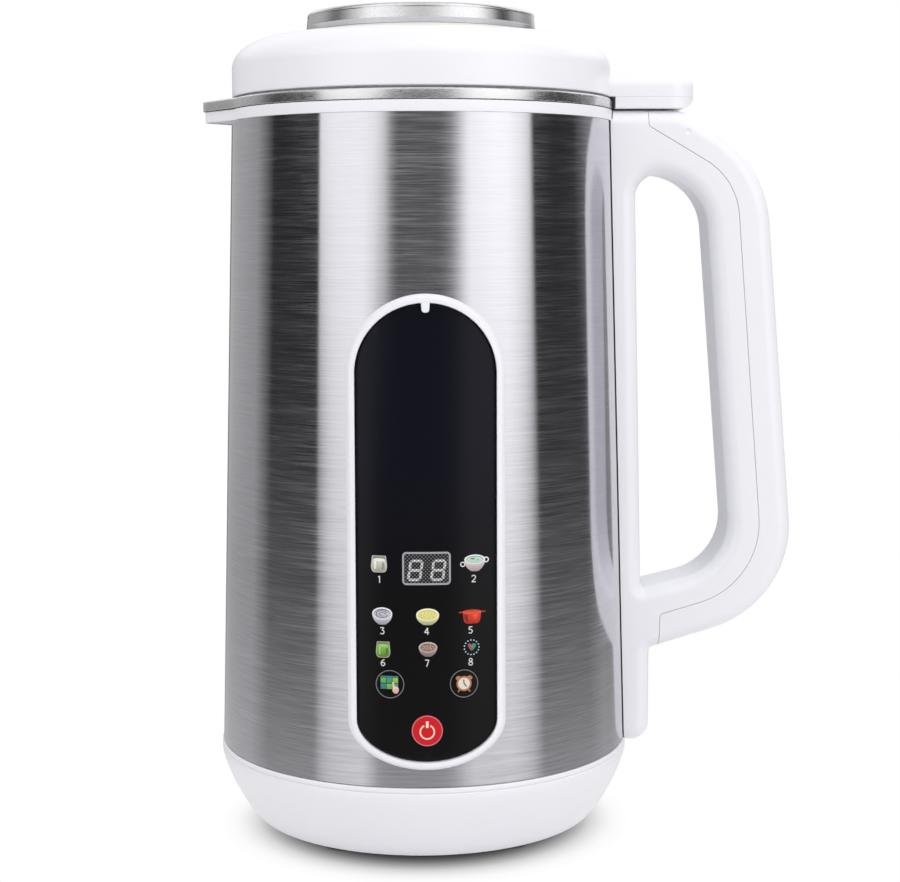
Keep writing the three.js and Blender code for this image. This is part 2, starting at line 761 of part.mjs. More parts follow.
function makeMotor() {
  const bracketRadius = bayRadius - fitGap;
  const vents = (z0, z1) => Array.from({ length: bracketVentCount }, (unused, i) => {
    const [x, y] = polar(bracketRadius - bracketVentInset, i * 360 / bracketVentCount);
    return post(x, y, bracketVentRadius, z0 - cutOverrun, z1 + cutOverrun);
  });

  const lowerBore = bearingOuterRadius + fitGap;
  const brushInner = commutatorRadius + fitGap;
  const plateMiddleZ = lowerBracketZ + bracketThickness / 2;
  const brushOuter = brushInner + brushLength;
  const brushSeats = [-1, 1].map((side) => {
    return brushBlock(side, brushInner + brushLength / 4, brushOuter, plateMiddleZ, commutatorZ);
  });
  let lower = disc(bracketRadius, lowerBracketZ, lowerBracketTopZ, innerSides);
  lower = join([lower, ...motorPosts(plateMiddleZ, statorBottomZ - fitGap), ...brushSeats]);
  lower = cut(lower, [
    ...vents(lowerBracketZ, lowerBracketTopZ),
    disc(sleeveWaistRadius, lowerBracketZ - cutOverrun, lowerBracketTopZ + cutOverrun, innerSides),
    disc(lowerBore, plateMiddleZ, lowerBracketTopZ + cutOverrun, innerSides),
  ]);
  place('motor_bracket_lower', lower, castAluminium);
  placeBearing('lower_bearing', lowerBearingZ, bracketThickness, boltSteel);

  [['brush_left', -1], ['brush_right', 1]].forEach(([name, side]) => {
    const z = commutatorZ + fitGap;
    place(name, brushBlock(side, brushInner, brushOuter, z, z + brushHeight), carbon);
  });

  const core = slab(roundedOutline([
    [-statorHalfWidth, -statorHalfDepth, statorCorner],
    [statorHalfWidth, -statorHalfDepth, statorCorner],
    [statorHalfWidth, statorHalfDepth, statorCorner],
    [-statorHalfWidth, statorHalfDepth, statorCorner],
  ]), statorBottomZ, statorTopZ);
  const bore = disc(statorBore, statorBottomZ - cutOverrun, statorTopZ + cutOverrun, innerSides);
  place('stator_core', core.subtract(bore), boltSteel);
  const coilInner = statorHalfDepth * coilInnerShare;
  const coilOuter = statorHalfDepth * coilOuterShare;
  const coil = (z) => ring(coilInner, coilOuter, z, z + coilHeight, innerSides);
  place('field_coil_upper', coil(statorTopZ + fitGap), copper);
  place('field_coil_lower', coil(statorBottomZ - fitGap - coilHeight), copper);

  let upper = disc(frameRadius, upperBracketZ, upperBracketTopZ, innerSides);
  upper = join([upper, ...motorPosts(statorTopZ + fitGap, upperBracketZ + bracketThickness / 2)]);
  upper = cut(upper, [
    ...vents(upperBracketZ, upperBracketTopZ),
    disc(sleeveRadius + fitGap, upperBracketZ - cutOverrun, upperBracketTopZ + cutOverrun, innerSides),
  ]);
  place('motor_bracket_upper', upper, castAluminium);
}

function makeHeater() {
  const plate = ring(heaterBore, heaterRadius, heaterBottomZ, heaterTopZ, innerSides);
  place('heating_plate', plate, castAluminium);
  const top = heaterBottomZ - fitGap;
  const middle = (heaterBore + heaterRadius) / 2;
  place('thermostat', post(0, middle, thermostatRadius, top - thermostatHeight, top), darkPlastic);
}

function placeBearing(name, z, height, look) {
  place(name, ring(shaftBore, bearingOuterRadius, z, z + height, innerSides), look);
}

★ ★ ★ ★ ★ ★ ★

Instructions for the task:
Quote the data in full, keeping each word unchanged.

Answer to the problem:
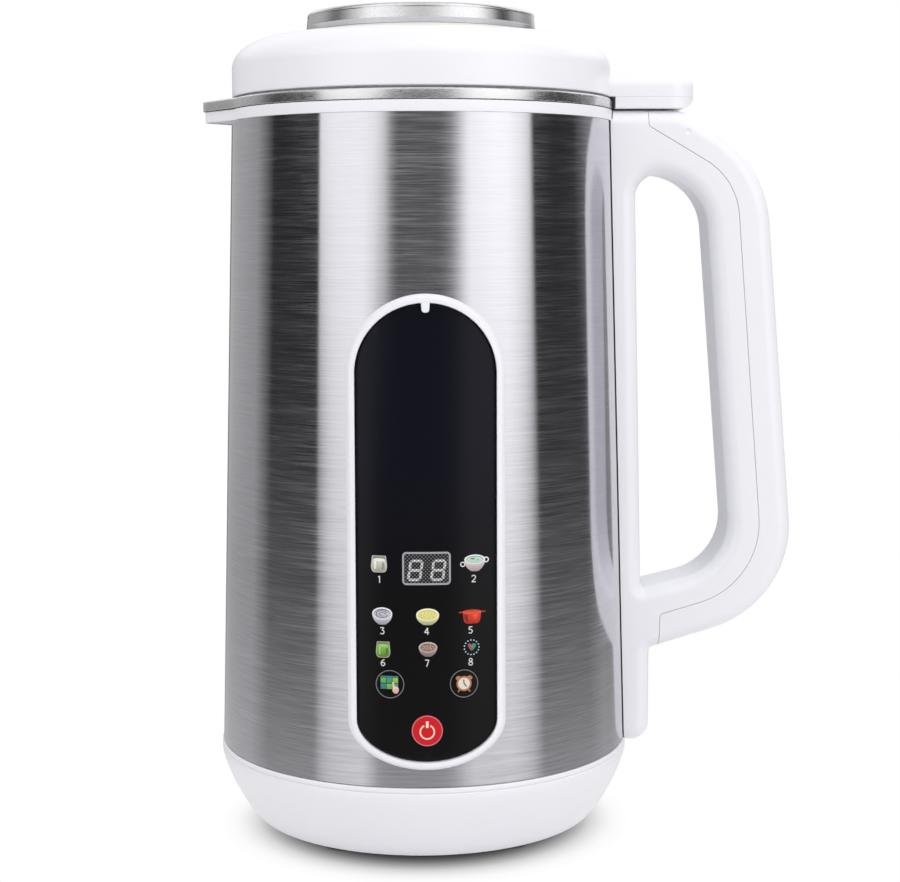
Keep writing the three.js and Blender code for this image. This is part 2, starting at line 761 of part.mjs. More parts follow.
function makeMotor() {
  const bracketRadius = bayRadius - fitGap;
  const vents = (z0, z1) => Array.from({ length: bracketVentCount }, (unused, i) => {
    const [x, y] = polar(bracketRadius - bracketVentInset, i * 360 / bracketVentCount);
    return post(x, y, bracketVentRadius, z0 - cutOverrun, z1 + cutOverrun);
  });

  const lowerBore = bearingOuterRadius + fitGap;
  const brushInner = commutatorRadius + fitGap;
  const plateMiddleZ = lowerBracketZ + bracketThickness / 2;
  const brushOuter = brushInner + brushLength;
  const brushSeats = [-1, 1].map((side) => {
    return brushBlock(side, brushInner + brushLength / 4, brushOuter, plateMiddleZ, commutatorZ);
  });
  let lower = disc(bracketRadius, lowerBracketZ, lowerBracketTopZ, innerSides);
  lower = join([lower, ...motorPosts(plateMiddleZ, statorBottomZ - fitGap), ...brushSeats]);
  lower = cut(lower, [
    ...vents(lowerBracketZ, lowerBracketTopZ),
    disc(sleeveWaistRadius, lowerBracketZ - cutOverrun, lowerBracketTopZ + cutOverrun, innerSides),
    disc(lowerBore, plateMiddleZ, lowerBracketTopZ + cutOverrun, innerSides),
  ]);
  place('motor_bracket_lower', lower, castAluminium);
  placeBearing('lower_bearing', lowerBearingZ, bracketThickness, boltSteel);

  [['brush_left', -1], ['brush_right', 1]].forEach(([name, side]) => {
    const z = commutatorZ + fitGap;
    place(name, brushBlock(side, brushInner, brushOuter, z, z + brushHeight), carbon);
  });

  const core = slab(roundedOutline([
    [-statorHalfWidth, -statorHalfDepth, statorCorner],
    [statorHalfWidth, -statorHalfDepth, statorCorner],
    [statorHalfWidth, statorHalfDepth, statorCorner],
    [-statorHalfWidth, statorHalfDepth, statorCorner],
  ]), statorBottomZ, statorTopZ);
  const bore = disc(statorBore, statorBottomZ - cutOverrun, statorTopZ + cutOverrun, innerSides);
  place('stator_core', core.subtract(bore), boltSteel);
  const coilInner = statorHalfDepth * coilInnerShare;
  const coilOuter = statorHalfDepth * coilOuterShare;
  const coil = (z) => ring(coilInner, coilOuter, z, z + coilHeight, innerSides);
  place('field_coil_upper', coil(statorTopZ + fitGap), copper);
  place('field_coil_lower', coil(statorBottomZ - fitGap - coilHeight), copper);

  let upper = disc(frameRadius, upperBracketZ, upperBracketTopZ, innerSides);
  upper = join([upper, ...motorPosts(statorTopZ + fitGap, upperBracketZ + bracketThickness / 2)]);
  upper = cut(upper, [
    ...vents(upperBracketZ, upperBracketTopZ),
    disc(sleeveRadius + fitGap, upperBracketZ - cutOverrun, upperBracketTopZ + cutOverrun, innerSides),
  ]);
  place('motor_bracket_upper', upper, castAluminium);
}

function makeHeater() {
  const plate = ring(heaterBore, heaterRadius, heaterBottomZ, heaterTopZ, innerSides);
  place('heating_plate', plate, castAluminium);
  const top = heaterBottomZ - fitGap;
  const middle = (heaterBore + heaterRadius) / 2;
  place('thermostat', post(0, middle, thermostatRadius, top - thermostatHeight, top), darkPlastic);
}

function placeBearing(name, z, height, look) {
  place(name, ring(shaftBore, bearingOuterRadius, z, z + height, innerSides), look);
}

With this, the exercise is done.